What you should do
Go through the lines below and copy each one that holds the string "record".

Supplied material
──────────────────────────────
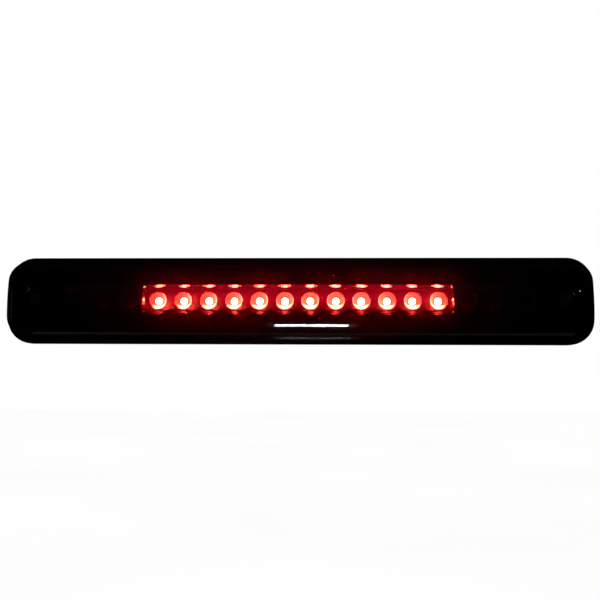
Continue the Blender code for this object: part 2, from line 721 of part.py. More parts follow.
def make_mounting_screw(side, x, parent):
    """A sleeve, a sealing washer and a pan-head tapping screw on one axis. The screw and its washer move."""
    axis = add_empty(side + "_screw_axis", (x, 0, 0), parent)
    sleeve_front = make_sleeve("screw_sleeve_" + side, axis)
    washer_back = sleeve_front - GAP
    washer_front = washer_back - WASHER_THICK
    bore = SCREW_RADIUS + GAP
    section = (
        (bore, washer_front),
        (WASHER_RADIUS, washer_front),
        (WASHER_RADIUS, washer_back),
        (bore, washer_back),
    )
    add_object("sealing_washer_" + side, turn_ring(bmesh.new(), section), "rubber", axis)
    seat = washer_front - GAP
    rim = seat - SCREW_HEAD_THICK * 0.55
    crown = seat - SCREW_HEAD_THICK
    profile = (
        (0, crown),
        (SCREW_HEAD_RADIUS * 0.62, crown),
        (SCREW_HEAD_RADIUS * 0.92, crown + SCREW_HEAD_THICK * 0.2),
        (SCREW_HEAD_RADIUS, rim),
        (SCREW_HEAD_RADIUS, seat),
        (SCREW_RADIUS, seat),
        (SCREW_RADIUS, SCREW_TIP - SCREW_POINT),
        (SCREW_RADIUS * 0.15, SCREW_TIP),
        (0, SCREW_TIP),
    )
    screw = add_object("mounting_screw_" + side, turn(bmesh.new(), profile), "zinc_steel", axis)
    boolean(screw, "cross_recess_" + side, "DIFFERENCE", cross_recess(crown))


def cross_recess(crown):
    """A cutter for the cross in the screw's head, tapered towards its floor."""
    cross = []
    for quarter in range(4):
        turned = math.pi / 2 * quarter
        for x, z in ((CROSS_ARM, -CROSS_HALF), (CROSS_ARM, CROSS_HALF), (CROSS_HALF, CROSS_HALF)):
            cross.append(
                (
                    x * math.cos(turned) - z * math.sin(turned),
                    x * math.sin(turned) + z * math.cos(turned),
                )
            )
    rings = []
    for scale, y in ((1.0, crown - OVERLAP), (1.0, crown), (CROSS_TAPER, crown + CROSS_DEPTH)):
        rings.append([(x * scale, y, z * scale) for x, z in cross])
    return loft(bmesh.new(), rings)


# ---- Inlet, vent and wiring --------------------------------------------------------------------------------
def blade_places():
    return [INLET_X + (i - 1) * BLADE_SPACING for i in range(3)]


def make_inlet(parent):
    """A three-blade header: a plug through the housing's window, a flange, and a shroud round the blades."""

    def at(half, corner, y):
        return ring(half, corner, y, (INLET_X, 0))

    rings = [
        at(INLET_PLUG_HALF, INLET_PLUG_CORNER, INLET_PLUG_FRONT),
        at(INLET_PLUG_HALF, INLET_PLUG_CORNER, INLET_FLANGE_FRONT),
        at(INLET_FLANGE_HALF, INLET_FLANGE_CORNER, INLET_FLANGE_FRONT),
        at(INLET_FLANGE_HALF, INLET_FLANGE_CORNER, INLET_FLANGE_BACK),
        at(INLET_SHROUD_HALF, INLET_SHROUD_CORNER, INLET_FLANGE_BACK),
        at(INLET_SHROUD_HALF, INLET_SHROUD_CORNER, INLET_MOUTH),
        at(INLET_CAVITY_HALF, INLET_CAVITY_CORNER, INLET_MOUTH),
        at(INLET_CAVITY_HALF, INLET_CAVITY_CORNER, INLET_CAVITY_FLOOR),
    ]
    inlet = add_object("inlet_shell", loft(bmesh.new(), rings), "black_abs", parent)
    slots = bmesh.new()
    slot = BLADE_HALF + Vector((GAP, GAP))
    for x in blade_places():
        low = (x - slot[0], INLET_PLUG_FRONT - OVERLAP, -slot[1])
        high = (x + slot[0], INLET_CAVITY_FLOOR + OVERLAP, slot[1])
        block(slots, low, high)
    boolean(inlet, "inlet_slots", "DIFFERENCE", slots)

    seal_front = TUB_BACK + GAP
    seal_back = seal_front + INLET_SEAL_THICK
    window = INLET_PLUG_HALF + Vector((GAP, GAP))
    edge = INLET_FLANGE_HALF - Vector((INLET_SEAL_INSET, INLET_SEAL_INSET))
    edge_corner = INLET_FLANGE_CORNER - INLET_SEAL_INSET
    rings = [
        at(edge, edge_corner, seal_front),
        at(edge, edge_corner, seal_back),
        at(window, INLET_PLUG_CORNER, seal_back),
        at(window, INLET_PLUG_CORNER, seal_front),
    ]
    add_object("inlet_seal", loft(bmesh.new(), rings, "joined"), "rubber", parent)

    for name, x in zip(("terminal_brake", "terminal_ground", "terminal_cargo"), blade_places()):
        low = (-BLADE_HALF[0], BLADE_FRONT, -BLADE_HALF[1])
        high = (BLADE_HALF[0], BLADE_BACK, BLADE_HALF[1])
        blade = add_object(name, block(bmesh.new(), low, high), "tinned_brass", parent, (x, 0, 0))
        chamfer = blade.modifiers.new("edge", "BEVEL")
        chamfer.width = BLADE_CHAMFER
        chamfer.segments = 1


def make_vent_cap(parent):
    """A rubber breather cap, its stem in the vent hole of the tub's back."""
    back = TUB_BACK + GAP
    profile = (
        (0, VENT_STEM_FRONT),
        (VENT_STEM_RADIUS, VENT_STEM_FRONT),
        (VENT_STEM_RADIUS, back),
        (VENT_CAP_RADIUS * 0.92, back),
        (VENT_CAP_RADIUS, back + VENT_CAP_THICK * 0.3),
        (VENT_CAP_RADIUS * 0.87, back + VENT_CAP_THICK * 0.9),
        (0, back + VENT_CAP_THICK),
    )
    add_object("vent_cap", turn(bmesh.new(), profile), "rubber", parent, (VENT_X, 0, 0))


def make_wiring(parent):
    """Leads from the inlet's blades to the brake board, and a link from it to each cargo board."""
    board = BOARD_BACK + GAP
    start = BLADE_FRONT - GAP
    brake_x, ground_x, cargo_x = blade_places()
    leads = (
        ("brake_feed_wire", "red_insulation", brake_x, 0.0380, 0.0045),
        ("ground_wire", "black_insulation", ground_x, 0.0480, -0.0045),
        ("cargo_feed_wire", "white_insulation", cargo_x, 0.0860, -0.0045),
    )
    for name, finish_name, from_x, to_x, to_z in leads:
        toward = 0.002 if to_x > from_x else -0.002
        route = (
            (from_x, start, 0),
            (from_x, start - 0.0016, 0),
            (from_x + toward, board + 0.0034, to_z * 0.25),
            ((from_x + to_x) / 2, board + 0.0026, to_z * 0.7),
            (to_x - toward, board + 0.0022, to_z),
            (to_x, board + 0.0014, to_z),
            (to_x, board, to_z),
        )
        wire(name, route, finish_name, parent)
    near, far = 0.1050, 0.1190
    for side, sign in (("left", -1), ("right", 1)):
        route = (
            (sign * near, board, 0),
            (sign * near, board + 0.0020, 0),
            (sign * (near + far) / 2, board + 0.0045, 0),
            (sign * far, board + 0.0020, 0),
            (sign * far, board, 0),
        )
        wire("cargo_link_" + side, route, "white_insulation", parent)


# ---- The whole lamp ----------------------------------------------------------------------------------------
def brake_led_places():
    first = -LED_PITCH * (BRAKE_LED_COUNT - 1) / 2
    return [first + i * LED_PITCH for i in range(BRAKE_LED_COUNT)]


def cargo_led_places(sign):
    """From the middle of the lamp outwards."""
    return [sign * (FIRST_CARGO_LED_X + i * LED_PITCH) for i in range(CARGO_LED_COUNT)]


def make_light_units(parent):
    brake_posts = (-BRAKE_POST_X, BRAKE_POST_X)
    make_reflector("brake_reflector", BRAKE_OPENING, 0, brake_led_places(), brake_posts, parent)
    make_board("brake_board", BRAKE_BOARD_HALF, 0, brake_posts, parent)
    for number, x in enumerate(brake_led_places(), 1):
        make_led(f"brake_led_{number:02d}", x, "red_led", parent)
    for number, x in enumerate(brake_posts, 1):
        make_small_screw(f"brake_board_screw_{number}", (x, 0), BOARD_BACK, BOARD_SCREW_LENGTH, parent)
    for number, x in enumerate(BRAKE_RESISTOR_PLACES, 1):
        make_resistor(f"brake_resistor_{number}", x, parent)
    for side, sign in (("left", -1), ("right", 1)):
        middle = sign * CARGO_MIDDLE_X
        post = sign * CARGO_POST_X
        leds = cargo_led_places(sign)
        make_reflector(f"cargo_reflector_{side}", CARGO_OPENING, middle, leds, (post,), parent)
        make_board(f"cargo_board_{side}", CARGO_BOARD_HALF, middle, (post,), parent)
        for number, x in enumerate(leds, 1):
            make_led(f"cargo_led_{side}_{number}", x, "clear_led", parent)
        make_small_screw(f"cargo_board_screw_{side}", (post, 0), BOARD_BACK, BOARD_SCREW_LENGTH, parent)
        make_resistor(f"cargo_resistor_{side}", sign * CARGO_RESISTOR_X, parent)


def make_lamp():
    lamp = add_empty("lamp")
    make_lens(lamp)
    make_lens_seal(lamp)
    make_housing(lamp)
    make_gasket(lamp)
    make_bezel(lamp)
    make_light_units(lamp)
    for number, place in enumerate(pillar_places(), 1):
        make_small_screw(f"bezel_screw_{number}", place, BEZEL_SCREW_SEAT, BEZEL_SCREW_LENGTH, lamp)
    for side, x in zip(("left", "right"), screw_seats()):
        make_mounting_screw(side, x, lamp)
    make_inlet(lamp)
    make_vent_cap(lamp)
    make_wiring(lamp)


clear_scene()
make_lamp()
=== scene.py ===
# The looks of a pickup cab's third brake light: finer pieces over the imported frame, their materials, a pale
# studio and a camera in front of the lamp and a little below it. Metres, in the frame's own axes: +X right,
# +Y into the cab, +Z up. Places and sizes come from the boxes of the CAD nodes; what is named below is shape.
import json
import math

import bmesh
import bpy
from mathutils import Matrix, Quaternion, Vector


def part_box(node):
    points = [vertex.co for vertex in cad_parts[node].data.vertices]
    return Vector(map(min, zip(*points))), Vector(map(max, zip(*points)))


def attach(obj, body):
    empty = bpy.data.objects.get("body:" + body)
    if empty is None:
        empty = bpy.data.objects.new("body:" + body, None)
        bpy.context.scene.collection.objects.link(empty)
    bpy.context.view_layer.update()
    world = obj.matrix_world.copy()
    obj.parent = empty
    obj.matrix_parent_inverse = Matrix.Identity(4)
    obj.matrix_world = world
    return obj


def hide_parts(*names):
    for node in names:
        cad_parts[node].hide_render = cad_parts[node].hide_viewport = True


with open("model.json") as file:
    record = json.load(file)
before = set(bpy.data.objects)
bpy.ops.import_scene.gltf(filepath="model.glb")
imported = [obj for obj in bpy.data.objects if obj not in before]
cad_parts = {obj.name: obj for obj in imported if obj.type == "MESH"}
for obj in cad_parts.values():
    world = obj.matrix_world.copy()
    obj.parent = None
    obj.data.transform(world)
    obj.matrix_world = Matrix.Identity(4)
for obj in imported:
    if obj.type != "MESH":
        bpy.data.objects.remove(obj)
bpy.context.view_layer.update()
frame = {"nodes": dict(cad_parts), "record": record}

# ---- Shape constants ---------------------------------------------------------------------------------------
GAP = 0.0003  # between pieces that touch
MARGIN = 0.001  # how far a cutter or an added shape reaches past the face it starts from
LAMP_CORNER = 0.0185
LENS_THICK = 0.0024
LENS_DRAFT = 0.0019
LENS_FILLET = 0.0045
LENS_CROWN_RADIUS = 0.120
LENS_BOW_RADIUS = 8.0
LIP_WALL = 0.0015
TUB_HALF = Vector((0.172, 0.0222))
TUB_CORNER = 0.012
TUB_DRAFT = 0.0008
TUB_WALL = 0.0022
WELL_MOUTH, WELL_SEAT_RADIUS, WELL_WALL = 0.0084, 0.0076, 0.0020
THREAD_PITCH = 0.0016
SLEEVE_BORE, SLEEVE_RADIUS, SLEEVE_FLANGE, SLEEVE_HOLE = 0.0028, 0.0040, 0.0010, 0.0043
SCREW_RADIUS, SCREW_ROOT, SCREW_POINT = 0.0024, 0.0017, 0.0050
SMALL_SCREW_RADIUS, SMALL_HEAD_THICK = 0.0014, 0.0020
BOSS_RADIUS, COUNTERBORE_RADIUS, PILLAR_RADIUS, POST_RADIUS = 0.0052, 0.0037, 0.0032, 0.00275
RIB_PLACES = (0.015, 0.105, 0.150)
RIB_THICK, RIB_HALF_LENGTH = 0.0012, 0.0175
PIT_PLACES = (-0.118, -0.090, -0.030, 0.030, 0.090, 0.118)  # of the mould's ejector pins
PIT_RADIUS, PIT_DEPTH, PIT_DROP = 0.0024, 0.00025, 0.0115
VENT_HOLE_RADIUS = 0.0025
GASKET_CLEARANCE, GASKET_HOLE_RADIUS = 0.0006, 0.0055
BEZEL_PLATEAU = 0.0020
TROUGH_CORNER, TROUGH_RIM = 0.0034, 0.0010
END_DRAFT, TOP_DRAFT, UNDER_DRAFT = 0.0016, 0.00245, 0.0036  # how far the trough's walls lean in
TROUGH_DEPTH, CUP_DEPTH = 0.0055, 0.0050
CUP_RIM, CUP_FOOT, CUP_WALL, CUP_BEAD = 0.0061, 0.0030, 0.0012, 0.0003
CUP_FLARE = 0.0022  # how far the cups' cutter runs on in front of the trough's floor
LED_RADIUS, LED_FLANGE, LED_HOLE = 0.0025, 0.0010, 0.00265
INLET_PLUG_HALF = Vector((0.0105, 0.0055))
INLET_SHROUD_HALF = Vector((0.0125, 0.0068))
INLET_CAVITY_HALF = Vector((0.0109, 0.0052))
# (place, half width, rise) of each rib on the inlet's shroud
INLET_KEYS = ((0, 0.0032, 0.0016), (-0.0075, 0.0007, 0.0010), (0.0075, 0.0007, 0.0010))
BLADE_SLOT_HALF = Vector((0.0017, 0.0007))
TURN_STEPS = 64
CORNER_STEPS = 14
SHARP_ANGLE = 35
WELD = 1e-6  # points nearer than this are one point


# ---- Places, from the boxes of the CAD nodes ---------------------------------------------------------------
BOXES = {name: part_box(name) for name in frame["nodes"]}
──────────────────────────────
Correct result
    record = json.load(file)
frame = {"nodes": dict(cad_parts), "record": record}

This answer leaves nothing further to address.